Reverse NAT and LRU Hashmaps
The revNAT mechanism ensures that UDP traffic appears to come from the service IP. We store reverse NAT information in an LRU (Least Recently Used) hashmap, which evicts the least recently used entries when the map is full.
Load Balancing Flow
Let's visualize the complete request/response cycle:
Detailed Implementation Steps
Step 1:
Pod Initiates Request When a client pod wants to communicate with a service, it sends a request to the service's ClusterIP (e.g., 100.0.0.1:80).
Packet Values (Outgoing from Pod):
Source IP: 10.0.0.5 (client pod)
Source Port: 50000 (assigned by the kernel)

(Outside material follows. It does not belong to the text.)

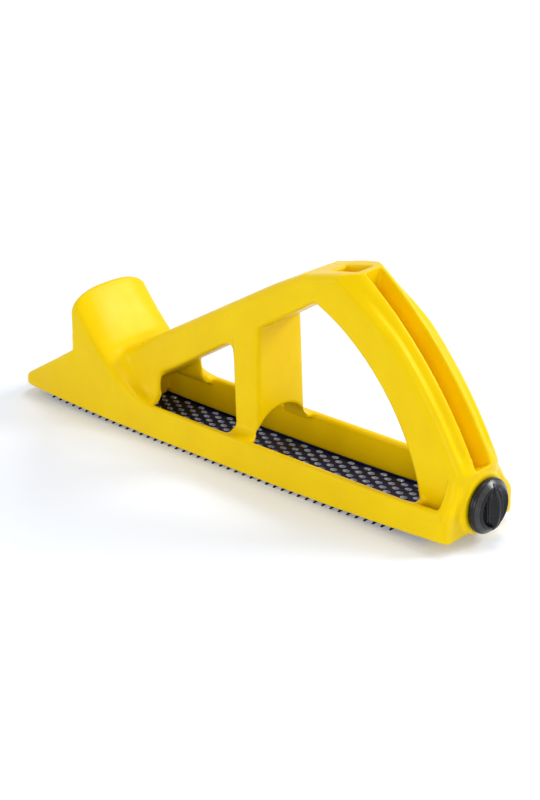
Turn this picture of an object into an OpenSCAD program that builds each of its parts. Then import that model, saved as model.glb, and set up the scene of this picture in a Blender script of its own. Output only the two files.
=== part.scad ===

Destination IP: 100.0.0.1 (service ClusterIP)
Destination Port: 80 (service port)
Socket: A UDP socket is created with a unique socket cookie, say 12345, obtained via
bpf_get_socket_cookie.
Step 2:
The sendmsg syscall (for unconnected UDP) triggers an eBPF program of type BPF_PROG_TYPE_CGROUP_SOCK_ADDR. Intercepts the request and performs several actions:
Checks if the destination IP is a service IP.
Selects a backend pod (e.g., 20.0.0.2:80) based on load balancing.
Rewrites the destination IP/port to the backend pod's IP/port.
Adds a reverse NAT entry to
cilium_lb4_reverse_skBPF map to handle reply traffic.
Key: {cookie: 12345, address: 20.0.0.2, port: 80, pad: 0}Value: {address: 100.0.0.1, port: 80, rev_nat_index: 1}
Packet Values (After Rewrite, Sent to Backend):
Source IP: 10.0.0.5 (unchanged)
Source Port: 50000 (unchanged)
Destination IP: 20.0.0.2 (backend pod)
Destination Port: 80 (backend port)
Step 3:
Backend Responds The backend pod (20.0.0.2:80) sends a UDP response back to the client pod.
Packet Values (Reply from Backend):
Source IP: 20.0.0.2 (backend pod)
Source Port: 80 (backend port)
Destination IP: 10.0.0.5 (client pod)
Destination Port: 50000 (client's port)
Step 4:
The recvmsg syscall triggers an eBPF program to process the incoming reply packet
Actions performed by eBPF:
- The program looks up
cilium_lb4_reverse_skusing the key{cookie: 12345, address: 20.0.0.2, port: 80}. It finds the value{address: 100.0.0.1, port: 50000, rev_nat_index: 1}.and then rewrites the source IP/port to100.0.0.1:50000, ensuring the client sees the response as coming from the service.
Packet Values (Delivered to Pod):
Source IP: 100.0.0.1 (service ClusterIP, rewritten)
Source Port: 80 (service port, rewritten)
Destination IP: 10.0.0.5 (client pod, unchanged)
Destination Port: 50000 (client's port, unchanged)
Below scenario can arise (Hence there is one more Step 5 to clean it):
Another socket (cookie 67890) connects to the same service, also hashing to the same bucket in cilium_lb4_reverse_sk causing Hash Collision Issue If multiple sockets connect to the same service, they might hash to the same bucket in the reverse NAT map, causing performance degradation. another socket (cookie 67890) connects to the same service, also hashing to the same bucket in cilium_lb4_reverse_sk (e.g., bucket 5, assuming hash(12345,IP,port) % 10 = 5 and hash(67890,IP,port) % 10 = 5
Then the map State would look like:
- Bucket 5(Hash Maps are represented as buckets with linked list of {key:value}): [{12345,20.0.0.2,80}:{100.0.0.1,50000, 1}]--> [{67890 ,20.0.0.2,80}: {100.0.0.1,50000, 1}]
Problem:
Lookups for 12345 or 67890 require traversing the linked list in bucket 5, slowing down recvmsg operations.
With many stale entries, collisions become frequent, degrading performance.
Step 5:
The socket (12345) closes, triggering the eBPF program on cgroup/sock_release to deletes its entry from the reverse NAT map, cleaning up stale entries. So the eBPF program retrieves the socket cookie (12345) and deletes the entry from the map.
Updated Map State:
- Bucket 5: [{67890, 20.0.0.2, 80} : {100.0.0.1, 50000, 1}]
Conclusion
Cilium in Kubernetes uses eBPF to implement a socket-level load balancer as part of the KubeProxy Replacement initiative. This approach redirects pod traffic to service endpoints efficiently, using components like socket cookies for connection tracking and LRU hash maps for storing NAT translations. The process involves intercepting socket events, handling TCP/UDP traffic, and managing reverse NAT for UDP. The article details the behind-the-scenes operations of this load balancing mechanism, highlighting potential issues like hash collisions and cleanup strategies to maintain performance.